In transitional democracies, reparations are necessarily a forward-looking mechanism and it is these democracies that face the practical difficulties of financing them. Scarcity of financial resource, coupled with the need to preserve and sometimes institute macroeconomic stability after regime change, create those difficulties.
But does the international community have an appetite to help financially?
History shows that the response is modest. The reasons for this are twofold: firstly, funding is seen as an act of reparation itself (and therefore the responsibility falls on the incumbent government); and secondly, fear creeps in – of donor states entering into conflict with that government.
Can more be done? International law may be able to impose obligations on states to provide funds via, say, the International Criminal Court or for international financial institutions (such as the International Monetary Fund or World Bank) to provide loans or credits to states with limited funds.

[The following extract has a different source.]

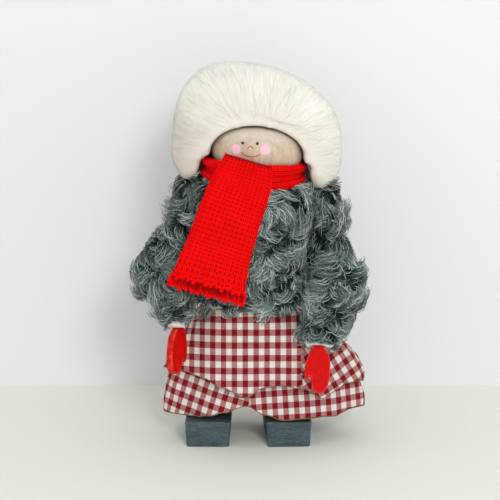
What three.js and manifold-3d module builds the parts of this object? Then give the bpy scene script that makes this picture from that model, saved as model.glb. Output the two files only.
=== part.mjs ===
// A wooden tomte: a gnome doll on shoe blocks, with a turned head, a fur coat, a knitted scarf and gingham skirts.
// Millimetres, +Z up. The figure faces -Y, and the doll's body leans a little towards +X, as it stands in the photo.
import * as THREE from 'three';
import { mergeVertices } from 'three/addons/utils/BufferGeometryUtils.js';
import { ParametricGeometry } from 'three/addons/geometries/ParametricGeometry.js';
import Module from 'manifold-3d';

const wasm = await Module();
wasm.setup();

// Gaps and edges
const fitGap = 0.3;
const clothGap = 0.8;
const edgeRound = 0.8;
const overcut = 2;

// Stance: where the body's foot stands over the floor, and how it leans
const bodyFootX = -6.4;
const bodyFootZ = 62;
const leanDegrees = 4;
const centreShiftX = -2.63;
const centreShiftY = 5.17;

// Turned body, its dowels and the head
const bodyHeight = 140;
const bodyFootRadius = 31;
const bodyNeckShare = 0.46;
const bodyProfileShares = [
  [0.96, 0], [1, 0.012], [0.87, 0.26], [0.76, 0.56], [0.68, 0.78], [0.6, 0.92], [bodyNeckShare, 0.985], [0.4, 1],
];
const neckDowelRadius = 5;
const neckSocketDepth = 12;
const neckShow = 6;
const headRadius = 35;
const headHalfHeight = 20.6;
const headCentreHeight = bodyHeight + neckShow + headHalfHeight;
const headSocketDepth = 20;
const headSquareness = 0.92;

// Legs and shoes
const legRadius = 4;
const legSocketDepth = 16;
const leftLegX = -27;
const rightLegX = 17.6;
const shoeWidth = 36;
const shoeLength = 55;
const shoeHeight = 20;
const shoeTaperShare = 0.92;
const shoeCornerRadius = 2.4;
const shoeFrontY = -30;
const leftShoeX = -32.5;
const rightShoeX = 29;
const leftShoeTurn = -1;
const rightShoeTurn = 3;
const shoeSocketDepth = 14;

// Arms: a dowel through the body carries a wooden arm on each side
const axleRadius = 3.6;
const axleStickOut = 1;
const axleUnderSocket = 2.1;
const shoulderHeight = bodyHeight - neckSocketDepth - axleUnderSocket - axleRadius - fitGap;
const armOutsideSleeveLeft = 5.6;
const armOutsideSleeveRight = 12;
const armHubRadius = 8.5;
const armHubWidth = 9.6;
const armRadius = 4;
const leftArmLength = shoulderHeight * 0.7172;
const rightArmLength = shoulderHeight * 0.7787;
const wristPinRadius = 1.3;
const wristPinLength = 14;
const leftArmForward = 22;
const rightArmForward = 24;

// Mittens: flat sawn boards on the wrist pins
const wristGap = 0.4;
const mittenLength = 43.6;
const mittenWidth = 19.5;
const mittenThickness = 5.5;
const mittenCurveSteps = 3;
const leftMittenTurn = 55;
const mittenOutlineShares = [
  [-0.2, 0], [-0.21, 0.2], [-0.33, 0.4], [-0.48, 0.6], [-0.5, 0.74], [-0.42, 0.79], [-0.33, 0.75],
  [-0.27, 0.68], [-0.22, 0.75], [-0.2, 0.88], [-0.07, 0.985], [0.13, 1], [0.35, 0.95], [0.47, 0.8],
  [0.5, 0.6], [0.42, 0.38], [0.23, 0.2], [0.2, 0],
];

// Fur sleeves: stations down the arm as shares of the sleeve's length, then the
// outer side and half depth as shares of its widest reach and depth
const sleeveOverWrist = 10;
const sleeveDepth = 22;
const leftSleeveDome = 22.5;
const rightSleeveDome = 26;
const sleeveSquareness = 2.4;
const leftSleeveReach = 41;
const rightSleeveReach = 43;
const cuffRadius = 5.7;
const cuffDepth = 22;
const leftSleeveShares = [
  [0, 0.38, 1], [0.1, 0.42, 1], [0.19, 0.5, 0.97], [0.25, 0.64, 0.95], [0.33, 0.78, 0.95], [0.43, 0.94, 0.94],
  [0.52, 1, 0.92], [0.62, 0.98, 0.86], [0.7, 0.9, 0.8], [0.78, 0.74, 0.72], [0.87, 0.46, 0.64], [1, 0.33, 0.57],
];
const rightSleeveShares = [
  [0, 0.5, 1], [0.1, 0.6, 1], [0.19, 0.68, 0.97], [0.35, 0.82, 0.93], [0.46, 0.92, 0.9], [0.56, 1, 0.86],
  [0.63, 0.98, 0.8], [0.76, 0.86, 0.68], [0.83, 0.7, 0.56], [0.9, 0.62, 0.44], [1, 0.58, 0.36],
];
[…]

Alternatively, a special commission could be created in the UN to collect and administer funds for reparation programmes. This might sound utopian, and that may be right as history is not encouraging. For example, the Trust Fund for Victims in the ICC has only received EUR2.37m (£1.6m), as of January this year, albeit that this is a fund aimed more at individual human rights violations. It is the consensual political context that will provide the impetus to redressing this imbalance.
As the impact of international human rights gains ground and the political context changes, so the focus will be on the administration and financing of reparation schemes will increase. The UN may yet develop its own independent claims commission that will administer and finance reparation programmes. Its contribution to the advancement of human rights would, no doubt, be significant and recognise the central aim of reparations – repairing the past is to prepare for the future.
As appeared in Post Magazine, March 2007.